As she celebrates her 90th birthday, David Wolchover narrates his cousin’s extraordinary story of survival as a small child in Nazi-occupied Poland.

Pic: David Wolchover
Pic: David Wolchover

With all the horrifying accounts from October 7 it may be easy to forget there are still living Holocaust survivors with remarkable stories to tell. One such character is my cousin Sarah “Sue” Tolley, who recently celebrated her 90th birthday.

Many years ago she drafted a memoire of her childhood in wartime Poland which we recently agreed I would adapt for this short article. Over coffee and a delicious home-made sponge in her charming Seven Kings home she enlisted her razor-sharp mind and crystal-clear memory to help me check the details.

As she sat down I noticed a nasty cut on her knee. “Silly me. I had a bit of fall.” I’ve long been used to her wicked sense of humour but her explanation was absolutely in keeping with the intrepid nature she inherited from her mother Gittel. “Running for a bus,” she chortled.

Gittel’s parents were modern secular Jews and all their children were bilingual in Polish and Yiddish. On the death of her father in 1930 her older siblings, long resident in England, brought their mother back with them, leaving Gittel in charge of the family’s dairy farm in the south-eastern Polish market town of Biala Podlaska. In 1937 Gittel’s husband journeyed to England but war came before his wife and daughter could join him.

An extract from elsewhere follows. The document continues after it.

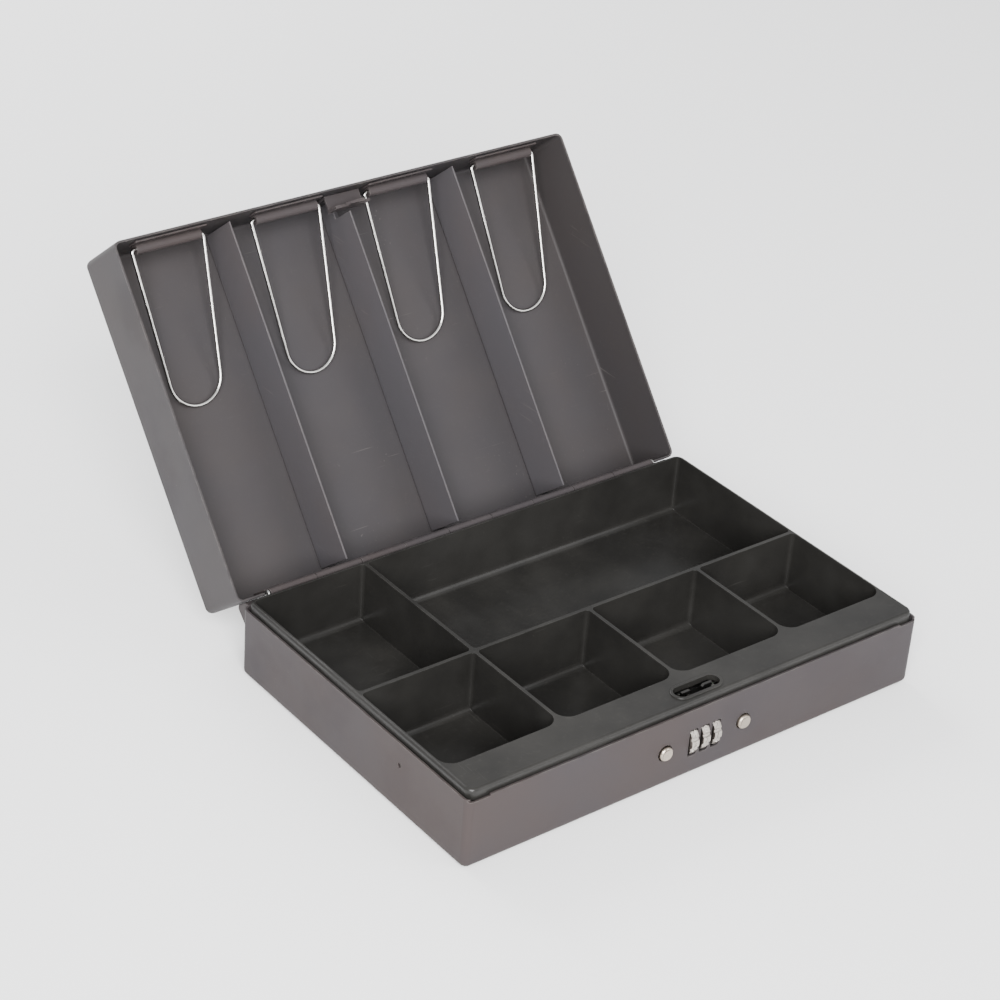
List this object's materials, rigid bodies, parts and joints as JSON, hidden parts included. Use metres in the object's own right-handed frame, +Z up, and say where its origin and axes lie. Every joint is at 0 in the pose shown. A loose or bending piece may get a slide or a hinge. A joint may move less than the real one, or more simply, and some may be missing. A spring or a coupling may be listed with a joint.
{
  "type": "cash box",
  "caption": "Low steel cash box with a number lock and push buttons, a lift-out tray of note and coin compartments, and a hinged lid that holds notes under wire clips.",
  "frame": {"origin": "middle of the base's underside", "axes": "+X to the box's right, +Y from the lock towards the hinge, +Z up"},
  "size_m": [0.292, 0.3499, 0.1913],
  "materials": {
    "paint": "satin grey enamel with a slight warm tint",
    "tray_plastic": "satin near-black moulding",
    "wire": "bright plated spring wire",
    "zinc": "zinc-plated steel",
    "dark_steel": "chemically blackened steel",
    "dial_metal": "die-cast metal, satin",
    "button_metal": "nickel-plated, satin"
  },
  "bodies": {
    "case": {"base_shell": "paint", "lid_stop_left": "paint", "lid_stop_right": "paint", "hinge_leaf_base": "paint", "hinge_pin": "zinc", "lock_case": "zinc", "dial_axle": "zinc", "detent_spring": "zinc", "bolt_stud_left": "zinc", "bolt_stud_right": "zinc"},
    "tray": {"tray": "tray_plastic"},
    "lid": {"lid_shell": "paint", "hinge_leaf_lid": "paint", "lid_strike": "paint", "lid_divider_left": "paint", "lid_divider_middle": "paint", "lid_divider_right": "paint", "clip_bracket_1": "paint", "clip_bracket_2": "paint", "clip_bracket_3": "paint", "clip_bracket_4": "paint"},
    "clip_1": {"clip_wire_1": "wire", "clip_spring_1": "zinc"},
    "clip_2": {"clip_wire_2": "wire", "clip_spring_2": "zinc"},
    "clip_3": {"clip_wire_3": "wire", "clip_spring_3": "zinc"},
    "clip_4": {"clip_wire_4": "wire", "clip_spring_4": "zinc"},
    "dial_left": {"dial_left": "dial_metal"},
    "dial_middle": {"dial_middle": "dial_metal"},
    "dial_right": {"dial_right": "dial_metal"},
    "bolt_left": {"bolt_left": "dark_steel", "bolt_spring_left": "zinc"},
    "button_left": {"button_left": "button_metal", "button_spring_left": "zinc"},
    "bolt_right": {"bolt_right": "dark_steel", "bolt_spring_right": "zinc"},
    "button_right": {"button_right": "button_metal", "button_spring_right": "zinc"}
  },
  "joints": [
    {"name": "lid_hinge", "type": "hinge", "parent": "case", "child": "lid", "pos_m": [0, 0.099, 0.04], "axis": [-1, 0, 0], "range_deg": [-129, 0]},
    {"name": "tray_lift", "type": "slide", "parent": "case", "child": "tray", "axis": [0, 0, 1], "range_m": [0, 0.07]},
    {"name": "clip_1_lift", "type": "hinge", "parent": "lid", "child": "clip_1", "pos_m": [-0.1095, 0.2289, 0.18007], "axis": [-1, 0, 0], "range_deg": [0, 40], "stiffness_Nm_per_rad": 0.05, "springref_deg": -34.38, "deforming": ["clip_spring_1"]},
    {"name": "clip_2_lift", "type": "hinge", "parent": "lid", "child": "clip_2", "pos_m": [-0.0365, 0.2289, 0.18007], "axis": [-1, 0, 0], "range_deg": [0, 40], "stiffness_Nm_per_rad": 0.05, "springref_deg": -34.38, "deforming": ["clip_spring_2"]},
    {"name": "clip_3_lift", "type": "hinge", "parent": "lid", "child": "clip_3", "pos_m": [0.0365, 0.2289, 0.18007], "axis": [-1, 0, 0], "range_deg": [0, 40], "stiffness_Nm_per_rad": 0.05, "springref_deg": -34.38, "deforming": ["clip_spring_3"]},
    {"name": "clip_4_lift", "type": "hinge", "parent": "lid", "child": "clip_4", "pos_m": [0.1095, 0.2289, 0.18007], "axis": [-1, 0, 0], "range_deg": [0, 40], "stiffness_Nm_per_rad": 0.05, "springref_deg": -34.38, "deforming": ["clip_spring_4"]},
    {"name": "dial_left_turn", "type": "hinge", "parent": "case", "child": "dial_left", "pos_m": [-0.0064, -0.089, 0.0195], "axis": [1, 0, 0], "continuous": true},
    {"name": "dial_middle_turn", "type": "hinge", "parent": "case", "child": "dial_middle", "pos_m": [0.001, -0.089, 0.0195], "axis": [1, 0, 0], "continuous": true},
    {"name": "dial_right_turn", "type": "hinge", "parent": "case", "child": "dial_right", "pos_m": [0.0084, -0.089, 0.0195], "axis": [1, 0, 0], "continuous": true},
    {"name": "button_left_press", "type": "slide", "parent": "case", "child": "button_left", "axis": [0, 1, 0], "range_m": [0, 0.003], "stiffness_N_per_m": 300, "springref_m": -0.003, "deforming": ["button_spring_left"]},
    {"name": "bolt_left_slide", "type": "slide", "parent": "case", "child": "bolt_left", "axis": [-1, 0, 0], "range_m": [0, 0.003], "stiffness_N_per_m": 100, "springref_m": -0.003, "deforming": ["bolt_spring_left"]},
    {"name": "button_right_press", "type": "slide", "parent": "case", "child": "button_right", "axis": [0, 1, 0], "range_m": [0, 0.003], "stiffness_N_per_m": 300, "springref_m": -0.003, "deforming": ["button_spring_right"]},
    {"name": "bolt_right_slide", "type": "slide", "parent": "case", "child": "bolt_right", "axis": [1, 0, 0], "range_m": [0, 0.003], "stiffness_N_per_m": 100, "springref_m": -0.003, "deforming": ["bolt_spring_right"]}
  ],
  "couplings": [
    {"joint": "bolt_left_slide", "follows": "button_left_press", "ratio": 1},
    {"joint": "bolt_right_slide", "follows": "button_right_press", "ratio": 1}
  ]
}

With the Nazi invasion the Wehrmacht commandeered a small barracks, evicting numerous local residents to provide additional billeting. The farm was exempted because the army got their milk supplies there. Occasionally, a particular officer would himself attend, ostensibly to oversee the daily collection rather than leaving it to a lone squaddie, but Gittel was rather “personable” and looked “very Polish” and through her Yiddish she could speak basic German. The officer told her that if any soldier gave her trouble she should come to him.

His words were prescient. One bedtime in November 1939 Gittel had put a saucepan of milk on the stove when a drunken German burst in brandishing a revolver and roaring, “I hate Poles. First I will kill your daughter, then you!”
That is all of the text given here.